The American life: 77 years, nine months.
These are averages of what the average American will go through, use up and spit out, from delivery room to mortuary. This is how this two-hour special, debuting tomorrow at 9 p.m. and hosted by ABC's Elizabeth Vargas, sums us up. It turns out that the most lasting evidence of most of our existences may well be the disposable diapers we wore as tots. They'll go 500 years or more.
Not exactly what most of us would like to leave behind, but there it is.
There is something to this type of mathematical theory of the human cosmos: Arrive at the sum of our lives by adding up what we consume (the materialist idea), or how we spend each minute of each day (the time-space continuum), or what we leave behind (the remnants theory). The idea is that, taken item by item, a general meaning can be tabulated and then displayed by the slow accumulation of otherwise tedious detail.
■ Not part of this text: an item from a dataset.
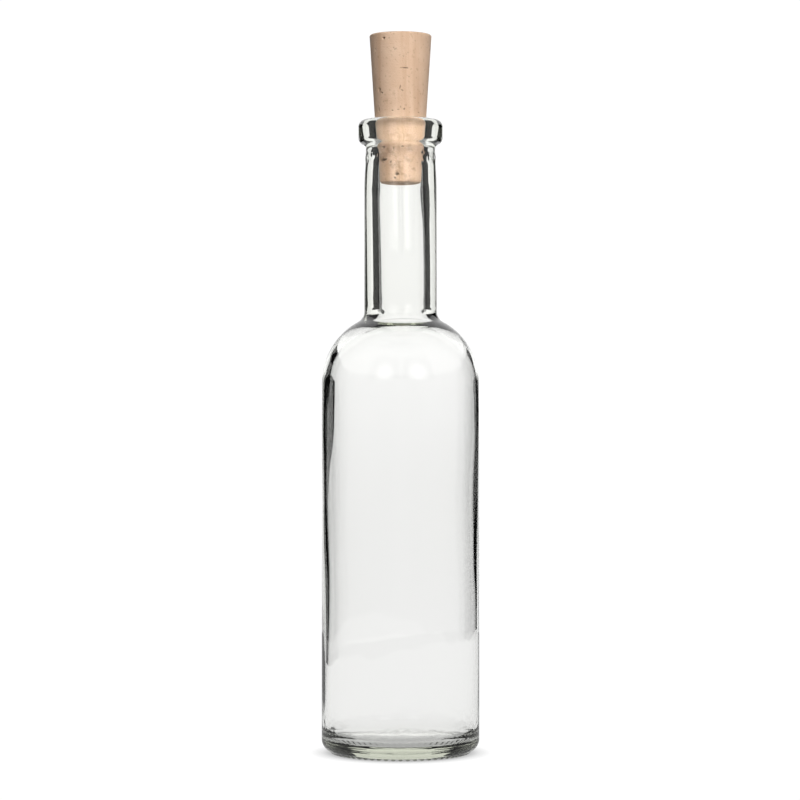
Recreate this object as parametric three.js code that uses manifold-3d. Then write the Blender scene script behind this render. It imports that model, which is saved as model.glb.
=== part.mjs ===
// A small round liquor bottle of clear glass, stopped with a long tapered natural cork.
//
// Units are millimetres and +Z is up. The origin lies on the bottle's axis, in the plane
// that its foot stands on. The bottle is one blown piece of glass: its section runs from
// the hollow under the base, round the foot, up the side, over the shoulder, up the neck,
// round the lip and back down the inside. The cork is one turned piece, held by its taper.

import * as THREE from "three";
import { mergeVertices } from "three/addons/utils/BufferGeometryUtils.js";
import Module from "manifold-3d";

// Body and shoulder
const BODY_DIAMETER = 50;
const BODY_HEIGHT = 117.4; // foot to the top of the straight side
const BODY_WALL = 1.9;
const SHOULDER_RADIUS = 21.9; // outside, in section
const SHOULDER_WALL = 3.4; // glass where the shoulder is nearly level

// Foot
const HEEL_RADIUS = 4.1; // outside corner between side and foot
const INNER_HEEL_EASE = 0.7; // how much rounder the same corner is inside
const FOOT_RING_WIDTH = 2.4;
const BASE_HOLLOW = 2.4; // rise of the push-up above the foot ring
const BASE_THICKNESS = 3.4; // glass between the push-up and the inside

// Grip pads moulded round the foot, which keep the hot glass off the conveyor
const PAD_COUNT = 60;
const PAD_HEIGHT = 0.35;
const PAD_WIDTH = 0.8;
const PAD_LENGTH = 2.8;
const PAD_OVERHANG = 0.9; // how far each pad reaches out under the heel
const PAD_ROOT = 0.4; // how deep each pad is rooted in the foot

// Neck
const BORE_DIAMETER = 14;
const BORE_ROOT_RADIUS = 3.5; // inside corner between bore and shoulder
const NECK_WALL = 4.6;
const NECK_LENGTH = 51.5; // shoulder fillet to lip fillet
const NECK_ROOT_RADIUS = 3.5;
const NECK_NARROWING = 0.55; // radius lost just under the lip
const NECK_TAPER_LENGTH = 13; // length over which it is lost
const SEAM_DROP = 2.4; // the neck ring's mould seam, below the lip fillet
const SEAM_WIDTH = 0.6;
const SEAM_PROUD = 0.12;

// Lip
const MOUTH_FLARE = 1.25; // radius gained from the bore to the rim
const MOUTH_EDGE_RADIUS = 0.7;
const SEAT_DEPTH = 12.8; // rim to where the mouth's taper meets the bore
const LIP_WALL = 5.2;
const LIP_SIDE_HEIGHT = 3.5;
const LIP_UPPER_RADIUS = 2.2;
const LIP_LOWER_RADIUS = 2.2;
const LIP_ROOT_RADIUS = 1.8;

// Cork
const CORK_INSERTION = 21; // below the rim
const CORK_STAND = 27; // above the rim
const CORK_HEAD_TAPER = 0.064; // radius gained for each millimetre above the rim
const CORK_TIP_TAPER = 0.045; // radius lost for each millimetre below the seat
const CORK_EDGE_RADIUS = 0.7;
const CORK_CLEARANCE = 0.12; // radial gap to the glass

// Facets
const ROUND_STEPS = 60;
const ARC_TOLERANCE = 0.05; // how far a facet may stand off a true arc

const bodyRadius = BODY_DIAMETER / 2;
const innerWallRadius = bodyRadius - BODY_WALL;
const footRingRadius = bodyRadius - HEEL_RADIUS;
const boreRadius = BORE_DIAMETER / 2;
const neckRadius = boreRadius + NECK_WALL;
const neckTopRadius = neckRadius - NECK_NARROWING;
const mouthRadius = boreRadius + MOUTH_FLARE;
const lipRadius = mouthRadius + LIP_WALL;

const degrees = THREE.MathUtils.radToDeg;
const radians = THREE.MathUtils.degToRad;
const point = (r, z) => new THREE.Vector2(r, z);

// Points along a circular arc of the section, both ends included.
function arc(centre, radius, from, to) {
  const widest = 2 * degrees(Math.acos(1 - ARC_TOLERANCE / radius));
  const steps = Math.max(2, Math.ceil(Math.abs(to - from) / widest));
  return Array.from({ length: steps + 1 }, (_, i) => {
    const angle = radians(from + ((to - from) * i) / steps);
    return point(centre.x + radius * Math.cos(angle), centre.y + radius * Math.sin(angle));
  });
}

// A fillet whose centre lies filletAxis away from the bottle's axis, touching the circle
// with the given centre and radius from outside. side is +1 above that circle's centre and
// -1 below it. The direction is the way from the circle's centre to the fillet's.
function filletOn(filletAxis, filletRadius, centre, radius, side) {
  const across = filletAxis - centre.x;
  const along = side * Math.sqrt((radius + filletRadius) ** 2 - across ** 2);
  return {
    centre: point(filletAxis, centre.y + along),
    direction: degrees(Math.atan2(along, across)),
  };
}

// Underside of the base: a shallow dome that springs from the foot ring's inner edge
const hollowEdge = footRingRadius - FOOT_RING_WIDTH;
const hollowRadius = (hollowEdge ** 2 + BASE_HOLLOW ** 2) / (2 * BASE_HOLLOW);
const hollowReach = degrees(Math.asin(hollowEdge / hollowRadius));
const hollowCentre = point(0, PAD_HEIGHT + BASE_HOLLOW - hollowRadius);

// Inside of the base: the same dome, higher by the thickness of the glass, and the fillet
// that leads it into the wall
const bottomRadius = hollowRadius + BASE_THICKNESS;
const innerHeelRadius = HEEL_RADIUS + INNER_HEEL_EASE;
const innerHeel = filletOn(
  innerWallRadius - innerHeelRadius,
  innerHeelRadius,
  hollowCentre,
  bottomRadius,
  1,
);

// Outside of the shoulder, and the fillet that leads it into the neck
const shoulderCentre = point(bodyRadius - SHOULDER_RADIUS, BODY_HEIGHT);
const neckRoot = filletOn(
  neckRadius + NECK_ROOT_RADIUS,
  NECK_ROOT_RADIUS,
  shoulderCentre,
  SHOULDER_RADIUS,
  1,
);

// Inside of the shoulder, and the fillet that leads it into the bore
const innerShoulderRadius = SHOULDER_RADIUS - SHOULDER_WALL;
const innerShoulderCentre = point(innerWallRadius - innerShoulderRadius, BODY_HEIGHT);
const boreRoot = filletOn(
  boreRadius + BORE_ROOT_RADIUS,
  BORE_ROOT_RADIUS,
  innerShoulderCentre,
  innerShoulderRadius,
  1,
);

// The lip is built upwards from the end of the neck
const neckTopHeight = neckRoot.centre.y + NECK_LENGTH;
const lipLowerAxis = lipRadius - LIP_LOWER_RADIUS;
const lipRoot = filletOn(
  neckTopRadius + LIP_ROOT_RADIUS,
  LIP_ROOT_RADIUS,
  point(lipLowerAxis, 0),
  LIP_LOWER_RADIUS,
  -1,
);
const lipLowerCentre = point(lipLowerAxis, neckTopHeight - lipRoot.centre.y);
const lipUpperCentre = point(lipRadius - LIP_UPPER_RADIUS, lipLowerCentre.y + LIP_SIDE_HEIGHT);
const rimHeight = lipUpperCentre.y + LIP_UPPER_RADIUS;
const seamHeight = neckTopHeight - SEAM_DROP;

// Outside radius of the neck at a height: even, then narrowing towards the lip.
function neckRadiusAt(height) {
  const share = 1 - (neckTopHeight - height) / NECK_TAPER_LENGTH;
  return THREE.MathUtils.lerp(neckRadius, neckTopRadius, THREE.MathUtils.clamp(share, 0, 1));
}

// Radius of the glass round the cork, at a depth below the rim.
function seatRadiusAt(depth) {
  return THREE.MathUtils.lerp(mouthRadius, boreRadius, Math.min(depth / SEAT_DEPTH, 1));
}

// Turns a closed section into a solid round +Z.
function turned(section) {
  const geometry = new THREE.LatheGeometry(section, ROUND_STEPS);
  return geometry.rotateX(Math.PI / 2);
}

function undersideSection() {
  return arc(hollowCentre, hollowRadius, 90, 90 - hollowReach);
}

function outsideSection() {
  const heelCentre = point(footRingRadius, PAD_HEIGHT + HEEL_RADIUS);
  const taperStart = neckTopHeight - NECK_TAPER_LENGTH;
  const seamLow = seamHeight - SEAM_WIDTH / 2;
  const seamHigh = seamHeight + SEAM_WIDTH / 2;
  return [
    ...arc(heelCentre, HEEL_RADIUS, -90, 0),
    ...arc(shoulderCentre, SHOULDER_RADIUS, 0, neckRoot.direction),
    ...arc(neckRoot.centre, NECK_ROOT_RADIUS, neckRoot.direction - 180, -180).slice(1),
    point(neckRadius, taperStart),
    point(neckRadiusAt(seamLow), seamLow),
    point(neckRadiusAt(seamHeight) + SEAM_PROUD, seamHeight),
    point(neckRadiusAt(seamHigh), seamHigh),
  ];
}

function lipSection() {
  const rootCentre = point(neckTopRadius + LIP_ROOT_RADIUS, neckTopHeight);
  const edgeAxis = seatRadiusAt(MOUTH_EDGE_RADIUS) + MOUTH_EDGE_RADIUS;
  const edgeCentre = point(edgeAxis, rimHeight - MOUTH_EDGE_RADIUS);
  return [
    ...arc(rootCentre, LIP_ROOT_RADIUS, 180, lipRoot.direction + 180),
    ...arc(lipLowerCentre, LIP_LOWER_RADIUS, lipRoot.direction, 0).slice(1),
    ...arc(lipUpperCentre, LIP_UPPER_RADIUS, 0, 90),
    ...arc(edgeCentre, MOUTH_EDGE_RADIUS, 90, 180),
  ];
}

function insideSection() {
  return [
    point(boreRadius, rimHeight - SEAT_DEPTH),
    ...arc(boreRoot.centre, BORE_ROOT_RADIUS, 180, boreRoot.direction + 180),
    ...arc(innerShoulderCentre, innerShoulderRadius, boreRoot.direction, 0).slice(1),
    ...arc(innerHeel.centre, innerHeelRadius, 0, innerHeel.direction - 180),
    ...arc(hollowCentre, bottomRadius, innerHeel.direction, 90).slice(1),
  ];
}

// A geometry's closed mesh as a solid that can be joined to others.
function solidOf(wasm, geometry) {
  const bare = geometry.clone().deleteAttribute("normal").deleteAttribute("uv");
  const merged = mergeVertices(bare);
  const vertProperties = new Float32Array(merged.getAttribute("position").array);
  const triVerts = new Uint32Array(merged.getIndex().array);
  return new wasm.Manifold(new wasm.Mesh({ numProp: 3, vertProperties, triVerts }));
}

function geometryOf(solid) {
  const { vertProperties, triVerts } = solid.getMesh();
  const geometry = new THREE.BufferGeometry();
  geometry.setAttribute("position", new THREE.BufferAttribute(vertProperties, 3));
  geometry.setIndex(new THREE.BufferAttribute(triVerts, 1));
  geometry.computeVertexNormals();
  return geometry;
}

// One grip pad: a short radial bar whose flat underside is what the bottle stands on.
function padGeometry(index) {
  const outerEnd = footRingRadius + PAD_OVERHANG;
  const height = PAD_HEIGHT + PAD_ROOT;
  const bar = new THREE.BoxGeometry(PAD_LENGTH, PAD_WIDTH, height);
  bar.translate(outerEnd - PAD_LENGTH / 2, 0, height / 2);
  return bar.rotateZ((index / PAD_COUNT) * 2 * Math.PI);
}

async function bottleMesh() {
  const wasm = await Module();
  wasm.setup();
  const section = [
    ...undersideSection(),
    ...outsideSection(),
    ...lipSection(),
    ...insideSection(),
  ];
  const pads = Array.from({ length: PAD_COUNT }, (_, i) => solidOf(wasm, padGeometry(i)));
  const glass = wasm.Manifold.union([solidOf(wasm, turned(section)), ...pads]);
  const clearGlass = new THREE.MeshStandardMaterial({
    color: 0xe4ebe2,
    roughness: 0.03,
    metalness: 0,
    transparent: true,
    opacity: 0.35,
  });
  const mesh = new THREE.Mesh(geometryOf(glass), clearGlass);
  mesh.name = "glass_bottle";
  return mesh;
}

// Radius of the cork at a depth below the rim: it fills the mouth's taper, and tapers on
// by itself below the seat and above the rim.
function corkRadiusAt(depth) {
  const tip = CORK_TIP_TAPER * Math.max(depth - SEAT_DEPTH, 0);
  const head = CORK_HEAD_TAPER * Math.max(-depth, 0);
  return seatRadiusAt(Math.max(depth, 0)) - CORK_CLEARANCE - tip + head;
}

// The cork's section is drawn upwards from its foot, which is at height 0 here.
function corkMesh() {
  const length = CORK_INSERTION + CORK_STAND;
  const edge = CORK_EDGE_RADIUS;
  const footCentre = point(corkRadiusAt(CORK_INSERTION) - edge, edge);
  const topCentre = point(corkRadiusAt(-CORK_STAND) - edge, length - edge);
  const seat = point(corkRadiusAt(SEAT_DEPTH), CORK_INSERTION - SEAT_DEPTH);
  const section = [
    point(0, 0),
    ...arc(footCentre, edge, -90, 0),
    ...(seat.y > edge ? [seat] : []),
    point(corkRadiusAt(0), CORK_INSERTION),
    ...arc(topCentre, edge, 0, 90),
    point(0, length),
  ];
  const naturalCork = new THREE.MeshStandardMaterial({
    color: 0xd3a988,
    roughness: 0.85,
    metalness: 0,
  });
  const mesh = new THREE.Mesh(turned(section), naturalCork);
  mesh.name = "cork_stopper";
  mesh.position.z = rimHeight - CORK_INSERTION;
  return mesh;
}

const bottle = new THREE.Group();
bottle.add(await bottleMesh(), corkMesh());

export default bottle;
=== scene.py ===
import math
import random

import bpy
import numpy as np
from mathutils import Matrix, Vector


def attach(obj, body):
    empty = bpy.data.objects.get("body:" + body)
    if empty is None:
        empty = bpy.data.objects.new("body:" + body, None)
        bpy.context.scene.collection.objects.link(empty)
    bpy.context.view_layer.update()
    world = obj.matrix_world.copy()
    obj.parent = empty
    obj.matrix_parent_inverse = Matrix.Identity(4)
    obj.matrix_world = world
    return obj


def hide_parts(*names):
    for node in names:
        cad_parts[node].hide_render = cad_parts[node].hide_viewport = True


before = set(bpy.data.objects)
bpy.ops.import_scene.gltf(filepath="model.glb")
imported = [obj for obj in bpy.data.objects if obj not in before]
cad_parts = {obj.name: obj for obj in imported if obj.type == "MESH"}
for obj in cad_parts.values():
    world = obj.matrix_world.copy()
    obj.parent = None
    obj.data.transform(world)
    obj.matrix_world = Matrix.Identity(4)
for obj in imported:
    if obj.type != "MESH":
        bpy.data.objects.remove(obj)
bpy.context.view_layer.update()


# The camera stands level with the middle of the bottle and 857 mm in front of it, with a
# long lens, as for a catalogue picture. It sees the mouth of the bottle slightly from
# below and the foot slightly from above.
EYE_HEIGHT = 0.1118
EYE_DISTANCE = 0.857

scene = bpy.context.scene
scene.view_settings.view_transform = "Standard"
lens = bpy.data.cameras.new("camera")
lens.sensor_width = 36
lens.lens = 121.5
camera = bpy.data.objects.new("camera", lens)
scene.collection.objects.link(camera)
camera.location = (-0.00016, -EYE_DISTANCE, EYE_HEIGHT)
camera.rotation_euler = (math.pi / 2, 0, 0)
scene.camera = camera
bpy.context.view_layer.update()


# The studio is a white table with a white panel behind it, a black card on either side of
# the view, and two large softboxes in front, the right one stronger. Panel, cards and
# boxes belong to the camera's stand, as where the object is turned in front of a camera.
# Their strengths and edges were fitted to the photograph.
def linear(colour):
    """An sRGB hex colour as linear red, green, blue and 1."""
    parts = [int(colour[i : i + 2], 16) / 255 for i in (1, 3, 5)]
    curve = [p / 12.92 if p <= 0.04045 else ((p + 0.055) / 1.055) ** 2.4 for p in parts]
    return (*curve, 1.0)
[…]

The finished product will be, at least in theory, overwhelming.
"Multiply your actions over a lifetime and the true extent of our footprint becomes apparent," says Vargas.
The show has an idea of how to display this: Round up 1,423 chickens, which is the average number an American will eat over a lifetime. Put them in a barnyard, clucking away. Put Vargas, in brown T-shirt and khakis, in front of them. Have her say something like: "Lookit all them chickens!"
Unfortunately, it doesn't have any other ideas.
Vargas also gets to look at lots of cows, potatoes, milk cartons and cellphones. Actors get to watch 5,067 bananas dropping out of the ceiling or 12,888 oranges come shooting out of a hole in the wall. They seem surprised.
Vargas doesn't get to interview anybody about anything. The show looks only at American habits, which makes one think the title should have been revisited.